Saturday, 7 March 2020

DARK ENCOUNTER

CONTAINS SPOILERS AND CONFESSIONS

I admit it: way back in the mists of time, I used to have a passing interest in UFOs. I wasn't an obsessive or anything, but I did feel it was at least possible that Earth had been, and still was, visited by beings from other worlds for reasons utterly unfathomable to mere humans. This was around the time of the alleged alien autopsy video, Mulder and Scully, and the tinfoil hat brigade building huge Geocities websites to expose all the Area 51 conspiracies and decode the crop circles that always appeared about an hour after closing time.
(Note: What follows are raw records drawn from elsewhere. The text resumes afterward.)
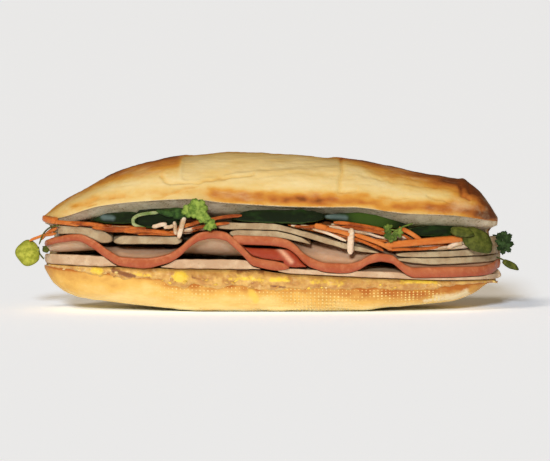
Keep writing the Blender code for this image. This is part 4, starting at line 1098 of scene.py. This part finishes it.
# Shreds that show by themselves: start and end as x, z and distance before the lips, width, bow
shownShreds = {
    "left": {
        "carrot": [
            ((-98, 43, 2.0), (-78, 41.2, 2.2), 2.4, 0.6), ((-86, 41, 2.2), (-60, 41, 2.0), 2.5, -0.5),
            ((-80, 39.6, 1.4), (-62, 39.4, 1.6), 2.0, 0.2),
            ((-70.4, 39.2, 2.6), (-48, 38.9, 2.4), 2.3, 0.7),
            ((-64, 38.0, 1.4), (-44, 38.3, 2.0), 1.7, 0.2), ((-40, 42.4, 1.6), (-26, 45.6, 1.8), 2.2, 0.5),
            ((-38, 40.8, 1.4), (-20, 43.6, 1.6), 1.8, 0.5), ((-33, 44.6, 1.2), (-14, 47.2, 0.6), 2.0, 0.4)],
        "light": [
            ((-109.6, 44.4, 2.8), (-103.4, 43.4, 2.2), 4.0, 0.0),
            ((-117.2, 33.2, 3.4), (-104, 37.4, 3.0), 1.8, 0.7),
            ((-111.6, 33.6, 3.0), (-103.4, 40.4, 2.6), 1.9, 0.9),
            ((-106, 43, 1.4), (-92, 42.2, 2.0), 2.6, 0.3)],
        "daikon": [
            ((-57, 41.6, 2.0), (-50, 43.2, 2.2), 2.6, 0.0),
            ((-51.4, 41.2, 2.6), (-46.6, 42.2, 2.8), 2.2, 0.0),
            ((-41.6, 47, 2.2), (-44.4, 36, 3.4), 2.8, 0.3),
            ((-46.4, 44.4, 1.8), (-45.6, 38, 2.6), 1.8, -0.2)],
    },
    "right": {
        "carrot": [
            ((30, 43.6, 1.0), (56, 39.4, 1.6), 2.4, 0.8), ((34, 41.8, 1.4), (60, 36.8, 1.8), 2.0, 0.8),
            ((39, 36.4, 1.8), (54, 30.2, 2.0), 1.8, 0.4), ((60, 39, 1.6), (70, 33.4, 1.8), 1.7, 0.5),
            ((56, 30.6, 1.6), (82, 31.6, 1.8), 1.9, -0.2)],
        "light": [
            ((20.8, 42.2, 2.0), (27, 41.2, 2.2), 3.4, 0.2), ((24, 41, 2.2), (40, 37.2, 2.4), 2.6, 0.6),
            ((40, 38, 2.2), (58, 31, 2.2), 2.8, 0.6), ((61.4, 41.2, 2.4), (73, 34.2, 2.6), 2.8, 0.9),
            ((54, 32.6, 2.6), (94, 35.6, 2.6), 4.2, 0.3)],
        "daikon": [
            ((20, 40.6, 1.6), (36, 35, 1.8), 1.8, 0.6), ((38.6, 41.2, 2.4), (38, 28.6, 3.6), 3.0, 0.5),
            ((42, 40.4, 1.4), (66, 35.8, 1.8), 1.9, 0.6), ((74, 30.8, 1.6), (98, 32.2, 1.8), 1.5, 0.3),
            ((84.6, 31.2, 2.6), (92, 33.8, 2.8), 2.8, 0.3), ((90, 33.8, 2.4), (97, 32.6, 2.6), 1.8, 0.3),
            ((86, 30.6, 1.8), (104, 32.4, 1.6), 1.4, 0.5)],
    },
}


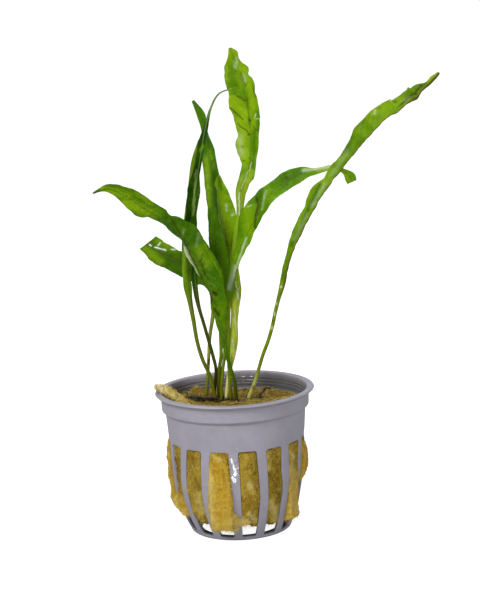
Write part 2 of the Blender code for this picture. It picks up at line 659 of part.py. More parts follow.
def frond(name, rows, parent):
    """A stem and its blade as one skin along the midrib."""
    path = smooth_rows(rows, int(RINGS_PER_ROW * len(rows)))
    points = frond_ring(path, rows[0][3])
    material = finish_of(name + "_green", FROND_COLOURS[name], 0.38, 0.4)
    return add_object(name, points.reshape(-1, 3), tube_faces(len(path), 8), material, parent, 60.0)


def roots_and_rhizome(parent):
    """The creeping rhizome and the roots that stand clear of the wool."""
    bark = finish_of("rhizome_bark", (0.035, 0.025, 0.012), 0.6)
    add_object("rhizome", *flat_tube(RHIZOME, 14, 8), bark, parent)
    for name, rows in ROOTS.items():
        skin = finish_of(name + "_brown", ROOT_COLOURS[name], 0.5)
        add_object(name, *flat_tube(rows, 8, 6), skin, parent)


def main():
    clear_scene()
    axis = bpy.data.objects.new("pot_axis", None)
    axis.location.x = AXIS_X * MM
    bpy.context.scene.collection.objects.link(axis)
    net_pot(axis)
    rockwool(axis)
    roots_and_rhizome(axis)
    for name, rows in FRONDS.items():
        frond(name, rows, axis)


main()
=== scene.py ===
"""The looks of a potted java fern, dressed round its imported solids.

Lengths are millimetres and angles degrees unless a name says otherwise, and a mesh is turned into
metres when it is made. Points are counted from the pot's own axis, which stands AXIS_X from the
frame's origin: +x is the viewer's right, -y is the side that faces the viewer and +z is up. An angle
round the pot starts at the side that faces the viewer and grows to the right.
"""

import itertools
import json
import logging
from collections.abc import Callable, Mapping, Sequence
from dataclasses import dataclass, field
from enum import Enum

import bpy
import numpy as np
from mathutils import Matrix
from numpy.typing import NDArray

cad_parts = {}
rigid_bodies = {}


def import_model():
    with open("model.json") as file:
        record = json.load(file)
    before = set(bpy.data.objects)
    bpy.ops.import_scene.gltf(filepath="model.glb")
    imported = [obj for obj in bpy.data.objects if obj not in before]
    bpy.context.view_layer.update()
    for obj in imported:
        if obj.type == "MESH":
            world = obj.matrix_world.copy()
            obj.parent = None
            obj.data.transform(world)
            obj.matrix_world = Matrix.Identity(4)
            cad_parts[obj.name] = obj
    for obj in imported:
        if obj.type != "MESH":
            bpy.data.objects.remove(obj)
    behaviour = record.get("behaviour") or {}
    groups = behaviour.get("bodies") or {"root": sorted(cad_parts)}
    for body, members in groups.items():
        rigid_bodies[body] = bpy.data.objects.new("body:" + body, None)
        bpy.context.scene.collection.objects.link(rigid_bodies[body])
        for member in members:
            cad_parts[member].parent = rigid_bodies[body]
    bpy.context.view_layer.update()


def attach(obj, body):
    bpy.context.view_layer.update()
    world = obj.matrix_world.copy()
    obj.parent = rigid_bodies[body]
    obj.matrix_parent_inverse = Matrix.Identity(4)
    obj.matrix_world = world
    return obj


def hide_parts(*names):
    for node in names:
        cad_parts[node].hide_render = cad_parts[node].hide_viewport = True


for startup_item in list(bpy.data.objects):
    bpy.data.objects.remove(startup_item, do_unlink=True)
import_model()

MM = 0.001
AXIS_X = -14.0

Array = NDArray[np.float64]
Colour = tuple[float, float, float]
Row = tuple[float, ...]
Rows = tuple[Row, ...]
Node = bpy.types.Node
Socket = bpy.types.NodeSocket
Tree = bpy.types.NodeTree
Value = Socket | float | Sequence[float]
log = logging.getLogger("potted_fern")


def paint(red: int, green: int, blue: int) -> Colour:
    """A colour read as 0 to 255 on a screen, turned into the linear shares that a shader takes.

    Args:
        red: The red reading.
        green: The green reading.
        blue: The blue reading.

    Returns:
        The three linear shares, ((c / 255 + 0.055) / 1.055) to the power 2.4 above the dark end.
    """
    share = np.array([red, green, blue]) / 255.0
    linear = np.where(share < 0.04045, share / 12.92, ((share + 0.055) / 1.055) ** 2.4)
    return tuple(float(part) for part in linear)


# Shapes


@dataclass
class Surface:
    """A mesh before it is made.

    Attributes:
        points: One row of x, y, z for each point, in millimetres from the pot's axis.
        faces: Lists of point numbers, each turning anticlockwise seen from outside.
        uv: Where each point lies on the flattened surface, in metres, or None.
        marks: A value at each point for each named effect that a material reads.
    """

    points: Array
    faces: list[list[int]]
    uv: Array | None = None
    marks: dict[str, Array] = field(default_factory=dict)


def joined(surfaces: Sequence[Surface]) -> Surface:
    """Several surfaces as one, each kept whole, without a flattened surface.

    Args:
        surfaces: The surfaces, which hold the same effects.

    Returns:
        One surface whose point numbers run on from one to the next.
    """
    starts = np.cumsum([0] + [len(surface.points) for surface in surfaces])
    faces = [[corner + int(start) for corner in face]
             for surface, start in zip(surfaces, starts) for face in surface.faces]
    marks = {name: np.concatenate([surface.marks[name] for surface in surfaces])
             for name in surfaces[0].marks}
    return Surface(np.concatenate([surface.points for surface in surfaces]), faces, marks=marks)


def grid_quads(rows: int, columns: int) -> NDArray[np.int64]:
    """Quads between the points of a grid that is stored row by row and goes round.

    Args:
        rows: How many rows of points.
        columns: How many points in a row.

    Returns:
        For each cell (i, j) the points (i, j), (i, j + 1), (i + 1, j + 1) and (i + 1, j).
    """
    i, j = np.meshgrid(np.arange(rows - 1), np.arange(columns), indexing="ij")
    after = (j + 1) % columns
    corners = [i * columns + j, i * columns + after, (i + 1) * columns + after, (i + 1) * columns + j]
    return np.stack(corners, axis=-1).reshape(-1, 4)


def tube_faces(rings: int, sides: int) -> list[list[int]]:
    """The quads of a tube and one flat face at each end of it.

    Args:
        rings: How many rings it has.
        sides: How many points each ring has.

    Returns:
        Its faces.
    """
    last = (rings - 1) * sides
    ends = [list(range(sides))[::-1], list(range(last, last + sides))]
    return grid_quads(rings, sides).tolist() + ends


def smooth_rows(rows: Sequence[Sequence[float]] | Array, count: int) -> Array:
    """Even steps along a Catmull-Rom curve through rows whose first three columns are x, y and z.

    Args:
        rows: The rows that the curve passes through.
        count: How many steps to return.

    Returns:
        That many rows, the same distance apart in space, with every column carried along.
    """
    rows = np.asarray(rows, float)
    ends = np.vstack([2 * rows[0] - rows[1], rows, 2 * rows[-1] - rows[-2]])
    at = np.linspace(0, len(rows) - 1, 60 * len(rows))
    step = np.minimum(at.astype(int), len(rows) - 2)
    t = (at - step)[:, None]
    a, b, c, d = (ends[step + k] for k in range(4))
    bend, twist = 2 * a - 5 * b + 4 * c - d, 3 * b - a - 3 * c + d
    curve = 0.5 * (2 * b + (c - a) * t + bend * t**2 + twist * t**3)
    along = np.r_[0, np.cumsum(np.linalg.norm(np.diff(curve[:, :3], axis=0), axis=1))]
    even = np.linspace(0, along[-1], count)
    return np.stack([np.interp(even, along, column) for column in curve.T], axis=1)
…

We even had a talk from the bloke from the Ministry Of Defence once night. The Truth Was Out There. Except that it wasn't: once you've sat watching slow-motion replays of wobbly night-vision footage of green blobs hovering somewhere over Mexico City, and overheard a couple of earnest Trekkies theorising that the reason the blobs disappeared into the sub-VHS murk was because the alien ships had activated their cloaking devices, it suddenly all seemed very silly. I never went back.

Still, I'm a sucker for a good alien movie: not so much the full-on CGI destructo porn of something like Battle: Los Angeles or Independence Day, more the mysterious presence in the woods like Fire In The Sky. Dark Encounter happily plays more on that smaller scale: individuals rather than continents. Exactly a year after an eight-year-old girl vanished without trace, her family are assailed by a series of bright lights, noises, objects moving, electrical disturbances and creatures Not Of This Earth in the basement - and half the family similarly vanishing. Were these creatures involved in the child's disappearance? Is there a reason for this latest visitation?

Set in Pennsylvania but shot in Yorkshire with a mostly British cast playing American, Dark Encounter's central setpiece is a terrific extended home (rather than planetary) invasion sequence for which writer-director Carl Strathie breaks out the huge beams of fiery orange and icy blue lights shining through curtains and blinds, giving the whole thing the feel of the similar sequences in Close Encounters Of The Third Kind. This is easily the best scene in the movie and there are moments when it definitely hits that Spielbergian sense of awe (it's a pity the score isn't up to John Williams though), but the trouble is that the rest of the movie isn't that interesting. Moreover, the reasons for the mysterious beings' presence and interference is just plain nonsense: if they've gone to all this trouble for this, why not for all other instances? If they're so wise and benevolent, why do they terrorise people with bright lights and abductions? (This last question could also be asked of Close Encounters, of course.)

Result: the more you think about it the less sense it makes - was it a dream? Were they really aliens? One whizzy special effects moment (similar to the final shot of Men In Black) and the superb siege/invasion sequence aside, the film doesn't really hang together well enough, you don't really care and by the end you're just bemused by the silliness. The good doesn't entirely outweigh the not so good, but at its best it's interesting and thrilling enough to scrape through.